Der "American Cup" ist nicht zu verwechseln mit der traditionsreichen US Chess Championship, der offiziellen nationalen Meisterschaft, die zuletzt im Oktober 2024 ebenfalls in St. Louis ausgetragen wurde. Die Sieger waren Fabiano Caruana und Carissa Yip.

Bei den Männern sind Bobby Fischer und Samuel Reshevsky mit je acht nationalen Titeln die Rekordhalter. Doch beide werden von einer Frau übertroffen, die sogar neun Mal US-Meisterin wurde: Gisela Kahn Gresser.

Gisela Kahn Gresser?
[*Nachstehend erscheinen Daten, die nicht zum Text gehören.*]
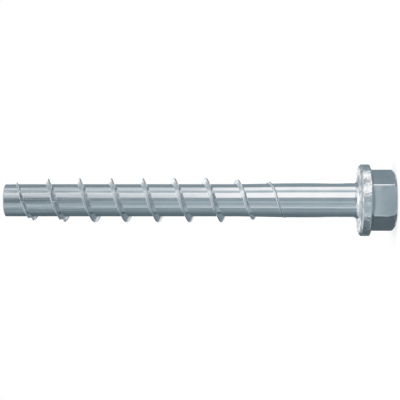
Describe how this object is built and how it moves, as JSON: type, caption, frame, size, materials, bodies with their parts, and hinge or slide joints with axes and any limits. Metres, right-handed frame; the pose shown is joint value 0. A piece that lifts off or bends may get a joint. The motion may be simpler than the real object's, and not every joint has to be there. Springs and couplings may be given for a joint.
{
  "type": "concrete screw",
  "caption": "Self-tapping concrete screw with a flanged hex head, locking ribs under the flange and a coarse ridge thread whose first turns are notched into cutting teeth.",
  "frame": {"origin": "centre of the end face of the hex head, which stands on the floor", "axes": "+Z along the screw's axis from the head to the tip; two corners of the hex lie on the X axis"},
  "size_m": [0.0202, 0.0202, 0.11],
  "materials": {
    "zinc_plated_steel": "bright zinc plating over cold-formed steel, with fine drawing lines along the shank and core"
  },
  "bodies": {
    "root": {"concrete_screw": "zinc_plated_steel"}
  },
  "joints": []
}
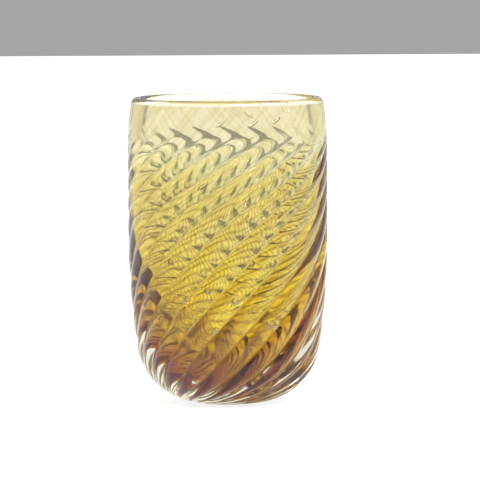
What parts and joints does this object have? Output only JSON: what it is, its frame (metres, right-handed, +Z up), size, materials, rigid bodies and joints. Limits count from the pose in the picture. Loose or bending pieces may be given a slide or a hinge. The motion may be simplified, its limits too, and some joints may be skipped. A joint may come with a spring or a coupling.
{
  "type": "drinking glass",
  "caption": "Hand-blown tumbler: amber glass cased in clear glass with twisted optic ribs, a smooth rounded lip, a thick clear foot and rings of trapped air bubbles.",
  "frame": {"origin": "centre of the flat face the glass rests on", "axes": "+Z up along the axis of the glass, -Y towards the side shown first"},
  "size_m": [0.085, 0.085, 0.13],
  "materials": {
    "clear_glass": "fire-polished clear glass",
    "amber_glass": "amber glass, straw at the top and dark brown where it is thick",
    "air": "air trapped in clear glass"
  },
  "bodies": {
    "root": {"clear_casing": "clear_glass", "amber_core": "amber_glass", "lip_bubbles": "air", "band_bubbles": "air", "shoulder_bubbles": "air", "upper_bubbles": "air", "middle_bubbles": "air", "lower_bubbles": "air", "heel_bubbles": "air", "foot_bubbles": "air"}
  },
  "joints": []
}
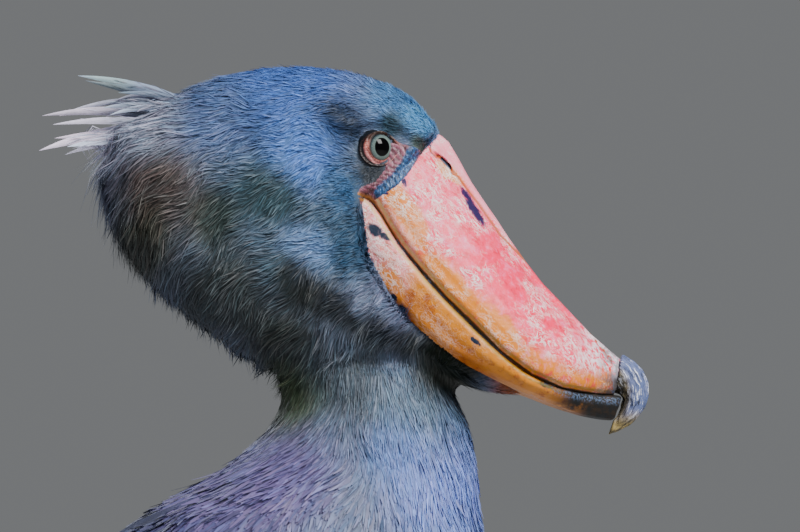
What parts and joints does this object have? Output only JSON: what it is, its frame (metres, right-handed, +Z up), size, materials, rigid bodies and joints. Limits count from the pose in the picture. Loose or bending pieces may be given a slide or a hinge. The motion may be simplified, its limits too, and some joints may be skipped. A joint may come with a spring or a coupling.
{
  "type": "shoebill",
  "caption": "Life-size still model of a standing shoebill with its head drawn in and its heavy hooked bill pointing down and ahead.",
  "frame": {"origin": "on the floor under the middle of the bird's bounding box", "axes": "+X ahead, the way the bill points; +Y to the bird's left; +Z up"},
  "size_m": [0.8024, 0.313, 1.0949],
  "materials": {
    "head_feathers": "soft short feathers, slate blue on the crown and grey on the cheeks",
    "neck_feathers": "fine soft hair-like feathers, pale blue grey",
    "body_feathers": "narrow layered feathers, lilac grey with pale edges",
    "wing_feathers": "broad layered vanes, slate grey with pale edges and dark shafts",
    "tail_feathers": "broad dark slate vanes",
    "leg_feathers": "short grey feathers",
    "bill_horn": "waxy horn, pink above and orange at the edge, with pale flakes and dark spots",
    "jaw_horn": "waxy horn, orange yellow with dark spots",
    "nail_horn": "worn horn, olive grey with frayed pale layers",
    "throat_skin": "folded skin with short olive grey down",
    "eye": "wet and clear, pale grey iris round a black pupil",
    "leg_skin": "dark grey skin in small net-like scales",
    "claw_horn": "dark polished horn"
  },
  "bodies": {
    "root": {"head": "head_feathers", "eye_right": "eye", "eye_left": "eye", "upper_bill": "bill_horn", "bill_nail": "nail_horn", "lower_bill": "jaw_horn", "throat": "throat_skin", "neck": "neck_feathers", "torso": "body_feathers", "wing_right": "wing_feathers", "wing_left": "wing_feathers", "tail": "tail_feathers", "thigh_right": "leg_feathers", "shank_right": "leg_skin", "tarsus_right": "leg_skin", "inner_toe_right": "leg_skin", "inner_toe_claw_right": "claw_horn", "middle_toe_right": "leg_skin", "middle_toe_claw_right": "claw_horn", "outer_toe_right": "leg_skin", "outer_toe_claw_right": "claw_horn", "hind_toe_right": "leg_skin", "hind_toe_claw_right": "claw_horn", "thigh_left": "leg_feathers", "shank_left": "leg_skin", "tarsus_left": "leg_skin", "inner_toe_left": "leg_skin", "inner_toe_claw_left": "claw_horn", "middle_toe_left": "leg_skin", "middle_toe_claw_left": "claw_horn", "outer_toe_left": "leg_skin", "outer_toe_claw_left": "claw_horn", "hind_toe_left": "leg_skin", "hind_toe_claw_left": "claw_horn"}
  },
  "joints": []
}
Der Name klingt nach deutschen Vorfahren. Und so stieß ich – aus Neugier – auf den beeindruckenden Lebenslauf einer Persönlichkeit, die möglicherweise einen entscheidenden Einfluss auf die Karriere von Bobby Fischer ausübte.
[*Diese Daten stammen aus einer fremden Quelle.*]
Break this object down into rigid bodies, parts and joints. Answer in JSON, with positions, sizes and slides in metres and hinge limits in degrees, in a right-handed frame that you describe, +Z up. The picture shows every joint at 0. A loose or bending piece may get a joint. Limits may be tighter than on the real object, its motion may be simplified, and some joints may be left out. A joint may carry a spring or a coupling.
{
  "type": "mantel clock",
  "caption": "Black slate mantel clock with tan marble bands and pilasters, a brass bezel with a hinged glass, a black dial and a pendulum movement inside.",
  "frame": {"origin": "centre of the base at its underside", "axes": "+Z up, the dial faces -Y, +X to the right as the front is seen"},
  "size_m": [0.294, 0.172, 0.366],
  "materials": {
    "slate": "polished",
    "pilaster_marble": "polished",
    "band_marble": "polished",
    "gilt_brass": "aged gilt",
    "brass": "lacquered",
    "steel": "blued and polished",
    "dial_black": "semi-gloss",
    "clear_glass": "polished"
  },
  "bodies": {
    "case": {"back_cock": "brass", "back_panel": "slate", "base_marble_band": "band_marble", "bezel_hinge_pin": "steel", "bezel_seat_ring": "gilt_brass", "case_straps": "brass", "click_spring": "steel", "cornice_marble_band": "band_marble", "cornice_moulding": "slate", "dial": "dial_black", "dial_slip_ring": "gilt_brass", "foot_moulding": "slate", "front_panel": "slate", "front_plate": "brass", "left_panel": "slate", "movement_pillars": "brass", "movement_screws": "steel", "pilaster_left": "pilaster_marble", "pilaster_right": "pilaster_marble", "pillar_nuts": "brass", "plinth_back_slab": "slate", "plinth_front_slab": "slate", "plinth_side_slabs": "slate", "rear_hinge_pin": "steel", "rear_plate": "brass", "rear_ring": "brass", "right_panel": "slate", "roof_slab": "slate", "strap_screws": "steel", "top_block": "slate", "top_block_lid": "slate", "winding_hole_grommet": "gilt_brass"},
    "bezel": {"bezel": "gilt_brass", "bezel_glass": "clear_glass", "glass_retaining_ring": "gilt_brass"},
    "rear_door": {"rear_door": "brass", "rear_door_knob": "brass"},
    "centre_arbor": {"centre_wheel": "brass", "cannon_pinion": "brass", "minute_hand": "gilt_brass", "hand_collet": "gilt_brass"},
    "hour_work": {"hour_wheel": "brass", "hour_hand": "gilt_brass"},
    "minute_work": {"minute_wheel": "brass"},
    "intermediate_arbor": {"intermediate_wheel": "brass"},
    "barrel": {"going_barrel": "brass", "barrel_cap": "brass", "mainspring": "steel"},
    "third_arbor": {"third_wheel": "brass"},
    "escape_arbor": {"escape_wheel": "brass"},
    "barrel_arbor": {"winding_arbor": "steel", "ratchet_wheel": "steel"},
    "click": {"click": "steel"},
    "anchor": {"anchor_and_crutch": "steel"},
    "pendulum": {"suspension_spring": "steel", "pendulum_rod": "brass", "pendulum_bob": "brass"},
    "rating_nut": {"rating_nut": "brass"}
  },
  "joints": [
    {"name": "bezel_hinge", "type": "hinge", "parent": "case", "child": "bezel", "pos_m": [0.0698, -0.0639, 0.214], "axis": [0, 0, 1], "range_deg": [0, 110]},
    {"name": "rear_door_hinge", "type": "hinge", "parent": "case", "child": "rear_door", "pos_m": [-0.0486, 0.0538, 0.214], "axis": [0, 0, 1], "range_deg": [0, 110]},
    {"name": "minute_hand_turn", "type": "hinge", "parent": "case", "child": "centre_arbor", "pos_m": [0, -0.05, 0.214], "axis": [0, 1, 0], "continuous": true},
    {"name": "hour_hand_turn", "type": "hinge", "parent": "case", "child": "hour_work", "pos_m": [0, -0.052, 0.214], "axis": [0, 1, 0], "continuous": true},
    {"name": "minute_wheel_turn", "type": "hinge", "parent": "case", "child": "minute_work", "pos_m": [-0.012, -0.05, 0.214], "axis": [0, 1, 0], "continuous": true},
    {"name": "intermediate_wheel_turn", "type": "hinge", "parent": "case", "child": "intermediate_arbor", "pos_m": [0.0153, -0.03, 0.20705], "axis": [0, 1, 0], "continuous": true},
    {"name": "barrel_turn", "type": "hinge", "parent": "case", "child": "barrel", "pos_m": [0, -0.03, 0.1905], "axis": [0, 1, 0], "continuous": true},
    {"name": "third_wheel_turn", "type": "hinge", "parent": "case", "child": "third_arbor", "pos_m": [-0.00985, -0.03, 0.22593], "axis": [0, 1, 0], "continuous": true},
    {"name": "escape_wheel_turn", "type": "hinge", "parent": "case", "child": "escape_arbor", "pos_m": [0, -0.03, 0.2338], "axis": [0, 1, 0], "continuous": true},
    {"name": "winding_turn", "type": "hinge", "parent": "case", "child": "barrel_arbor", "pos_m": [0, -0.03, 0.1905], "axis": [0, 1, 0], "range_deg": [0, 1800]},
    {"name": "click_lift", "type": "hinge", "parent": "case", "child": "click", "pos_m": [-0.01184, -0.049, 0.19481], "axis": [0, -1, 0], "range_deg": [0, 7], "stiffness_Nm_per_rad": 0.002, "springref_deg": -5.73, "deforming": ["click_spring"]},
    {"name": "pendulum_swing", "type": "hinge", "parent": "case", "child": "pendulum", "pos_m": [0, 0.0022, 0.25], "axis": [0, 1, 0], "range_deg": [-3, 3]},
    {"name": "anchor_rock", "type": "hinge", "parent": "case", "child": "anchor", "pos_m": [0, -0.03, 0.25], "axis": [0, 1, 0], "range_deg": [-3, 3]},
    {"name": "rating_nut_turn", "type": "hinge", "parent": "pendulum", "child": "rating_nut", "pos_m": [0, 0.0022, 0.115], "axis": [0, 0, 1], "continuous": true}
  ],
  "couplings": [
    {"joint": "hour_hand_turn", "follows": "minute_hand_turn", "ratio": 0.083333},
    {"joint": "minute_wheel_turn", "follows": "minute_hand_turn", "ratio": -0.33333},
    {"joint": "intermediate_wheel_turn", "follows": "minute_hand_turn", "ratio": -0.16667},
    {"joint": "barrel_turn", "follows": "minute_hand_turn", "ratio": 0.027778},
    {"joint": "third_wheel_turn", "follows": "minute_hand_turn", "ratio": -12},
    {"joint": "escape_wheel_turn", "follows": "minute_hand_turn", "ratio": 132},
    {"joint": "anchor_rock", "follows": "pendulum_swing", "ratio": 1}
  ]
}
Gisela Kahn Gresser, genannt „Peggy“, wurde am 8. Februar 1906 in Detroit, Michigan, geboren. Ihre Mutter Margaret stammte aus einem ungarisch-jüdischen Elternhaus, ihr Vater Julius aus Deutschland, genauer gesagt aus Münstereifel (heute Bad Münstereifel) im Süden von Nordrhein-Westfalen. Laut der Genealogiedatenbank geni.com wurde er 1897 in Jacksonville (Florida) als Amerikaner eingebürgert. 1903 patentierte er eine Technik für den Bau mit Stahlbeton und zog nach Michigan, um seinem Bruder Alfred beim Bau von Detroiter Autofabriken zu helfen. So wurde Gisela in Detroit geboren.

Sie studierte Klassische Philologie und gewann ein prestigeträchtiges Stipendium für ein Studium in Athen. 1927 kehrte sie nach New York zurück und heiratete mit nur 21 Jahren William Gresser, einen Anwalt und Musikwissenschaftler aus New York City.
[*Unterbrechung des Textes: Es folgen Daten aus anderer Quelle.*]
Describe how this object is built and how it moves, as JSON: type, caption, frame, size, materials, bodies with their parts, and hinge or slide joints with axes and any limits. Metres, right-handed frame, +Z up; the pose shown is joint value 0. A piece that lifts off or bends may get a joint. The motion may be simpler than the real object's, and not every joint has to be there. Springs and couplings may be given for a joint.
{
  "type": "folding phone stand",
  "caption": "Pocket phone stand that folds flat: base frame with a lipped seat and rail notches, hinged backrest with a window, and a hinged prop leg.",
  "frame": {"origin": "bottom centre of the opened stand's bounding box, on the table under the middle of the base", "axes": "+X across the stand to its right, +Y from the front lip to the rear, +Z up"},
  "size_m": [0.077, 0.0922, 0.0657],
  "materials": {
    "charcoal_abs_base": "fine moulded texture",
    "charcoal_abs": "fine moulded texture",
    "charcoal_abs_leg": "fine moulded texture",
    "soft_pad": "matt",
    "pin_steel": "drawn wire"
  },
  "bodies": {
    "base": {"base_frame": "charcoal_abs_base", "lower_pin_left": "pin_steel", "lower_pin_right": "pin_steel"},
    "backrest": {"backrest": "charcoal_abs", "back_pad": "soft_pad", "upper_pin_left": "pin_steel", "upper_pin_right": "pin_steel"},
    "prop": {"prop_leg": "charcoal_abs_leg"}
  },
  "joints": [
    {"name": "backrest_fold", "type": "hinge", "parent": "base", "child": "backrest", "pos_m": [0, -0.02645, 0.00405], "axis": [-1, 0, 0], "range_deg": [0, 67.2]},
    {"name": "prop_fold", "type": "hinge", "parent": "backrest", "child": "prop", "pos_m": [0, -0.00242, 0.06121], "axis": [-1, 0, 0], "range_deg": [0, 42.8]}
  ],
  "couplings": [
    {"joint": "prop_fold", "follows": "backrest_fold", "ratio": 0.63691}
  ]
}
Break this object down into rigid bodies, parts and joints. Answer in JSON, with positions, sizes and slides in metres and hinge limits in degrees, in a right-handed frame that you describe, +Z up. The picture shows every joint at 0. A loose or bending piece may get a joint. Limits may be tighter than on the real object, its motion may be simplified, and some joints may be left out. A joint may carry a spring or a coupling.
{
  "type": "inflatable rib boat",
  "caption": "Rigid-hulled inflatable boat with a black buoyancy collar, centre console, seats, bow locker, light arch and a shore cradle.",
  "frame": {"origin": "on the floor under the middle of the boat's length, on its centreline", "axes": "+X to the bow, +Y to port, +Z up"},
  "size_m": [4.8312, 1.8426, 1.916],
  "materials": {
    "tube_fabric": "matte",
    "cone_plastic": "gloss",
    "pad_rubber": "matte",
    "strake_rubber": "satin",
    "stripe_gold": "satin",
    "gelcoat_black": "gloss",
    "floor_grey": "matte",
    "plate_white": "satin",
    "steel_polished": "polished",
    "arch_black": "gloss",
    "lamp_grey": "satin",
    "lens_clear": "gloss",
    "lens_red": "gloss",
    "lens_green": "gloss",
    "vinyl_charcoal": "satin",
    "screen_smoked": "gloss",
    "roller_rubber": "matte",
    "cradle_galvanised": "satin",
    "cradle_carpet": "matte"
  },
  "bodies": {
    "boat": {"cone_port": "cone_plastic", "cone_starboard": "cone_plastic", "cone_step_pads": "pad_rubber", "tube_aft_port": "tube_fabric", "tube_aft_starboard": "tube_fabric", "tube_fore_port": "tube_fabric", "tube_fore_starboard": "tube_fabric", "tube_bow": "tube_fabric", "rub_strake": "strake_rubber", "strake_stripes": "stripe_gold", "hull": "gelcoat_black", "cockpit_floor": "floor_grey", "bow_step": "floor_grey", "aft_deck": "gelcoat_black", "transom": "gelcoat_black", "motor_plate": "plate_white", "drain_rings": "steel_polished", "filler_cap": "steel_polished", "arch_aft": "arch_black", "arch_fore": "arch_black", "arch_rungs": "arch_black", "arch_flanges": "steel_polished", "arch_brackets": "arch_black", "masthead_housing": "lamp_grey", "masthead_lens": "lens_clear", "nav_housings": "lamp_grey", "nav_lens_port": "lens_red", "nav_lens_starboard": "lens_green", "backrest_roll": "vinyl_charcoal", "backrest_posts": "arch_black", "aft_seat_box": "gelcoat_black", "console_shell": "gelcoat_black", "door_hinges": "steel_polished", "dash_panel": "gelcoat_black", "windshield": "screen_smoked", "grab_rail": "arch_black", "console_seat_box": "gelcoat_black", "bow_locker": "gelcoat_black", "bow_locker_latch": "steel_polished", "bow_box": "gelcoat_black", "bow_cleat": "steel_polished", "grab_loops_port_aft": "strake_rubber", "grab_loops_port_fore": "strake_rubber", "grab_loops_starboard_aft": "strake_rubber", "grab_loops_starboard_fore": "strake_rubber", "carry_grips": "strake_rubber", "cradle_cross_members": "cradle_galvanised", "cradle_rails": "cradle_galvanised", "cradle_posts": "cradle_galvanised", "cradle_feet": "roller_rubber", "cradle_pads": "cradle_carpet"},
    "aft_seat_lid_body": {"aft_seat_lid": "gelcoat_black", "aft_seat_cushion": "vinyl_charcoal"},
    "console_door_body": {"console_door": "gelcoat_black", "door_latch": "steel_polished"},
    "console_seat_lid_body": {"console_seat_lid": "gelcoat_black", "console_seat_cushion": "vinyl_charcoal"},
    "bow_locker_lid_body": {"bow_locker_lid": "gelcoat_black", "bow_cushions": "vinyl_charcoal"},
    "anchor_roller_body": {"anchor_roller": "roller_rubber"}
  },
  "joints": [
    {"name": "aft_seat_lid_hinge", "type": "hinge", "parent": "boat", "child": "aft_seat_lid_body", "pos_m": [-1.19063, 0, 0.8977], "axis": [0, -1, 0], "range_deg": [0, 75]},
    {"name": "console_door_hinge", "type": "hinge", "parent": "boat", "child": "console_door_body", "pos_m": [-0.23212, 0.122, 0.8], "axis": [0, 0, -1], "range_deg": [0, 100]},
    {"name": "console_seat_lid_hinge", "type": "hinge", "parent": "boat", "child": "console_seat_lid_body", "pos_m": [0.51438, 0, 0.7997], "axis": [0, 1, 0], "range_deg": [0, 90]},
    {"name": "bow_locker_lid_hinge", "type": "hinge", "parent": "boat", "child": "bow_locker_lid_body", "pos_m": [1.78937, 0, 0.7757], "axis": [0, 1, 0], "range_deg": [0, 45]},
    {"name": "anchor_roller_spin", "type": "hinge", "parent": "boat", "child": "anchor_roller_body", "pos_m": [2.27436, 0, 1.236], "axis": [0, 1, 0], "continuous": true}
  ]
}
Den Namen Gresser trug sie durch ihren Ehemann, dessen Eltern weißrussischer bzw. russischer Herkunft waren.

Doch wie kam Gisela Kahn Gresser zum Schach? Während einer Kreuzfahrt von Frankreich nach New York 1938 lieh sie sich ein Schachbuch von einem Mitreisenden aus und brachte sich selbst das Spiel bei. Am Ende der Reise war sie so begeistert, dass sie die US-Meisterschaft der Frauen in New York besuchte und nur zwei Jahre später (1940) selbst an diesem Turnier teilnahm. 1944 gewann sie es erstmals. Sie wiederholte diesen Erfolg mehrfach und ist mit neun Siegen Rekordhalterin, vor Irina Krush (8 Siege). Ihre letzte US-Meisterschaft gewann sie 1969 im Alter von 63 Jahren.

1949 widersetzte sie sich dem Wunsch ihres Ehemanns und reiste nach Moskau, um an der Schach-Weltmeisterschaft teilzunehmen (ein Rundenturnier mit 16 Spielerinnen). Weltmeisterin wurde Lyudmila Rudenko, aus der Sowjetunion, die dabei nur eine Niederlage hinnehmen musste – gegen Gisela Kahn Gresser.

Gresser vs. Rudenko, Moskau 1949-50

Gresser spielte später in sechs Frauen-Weltmeisterschaftszirkeln: fünf Kandidatenturnieren (1955, 1959, 1961, 1964, 1967) und einem Interzonenturnier (1971). Für das US-Team trat sie zudem in drei Frauen-Schacholympiaden an (1957, 1963, 1966).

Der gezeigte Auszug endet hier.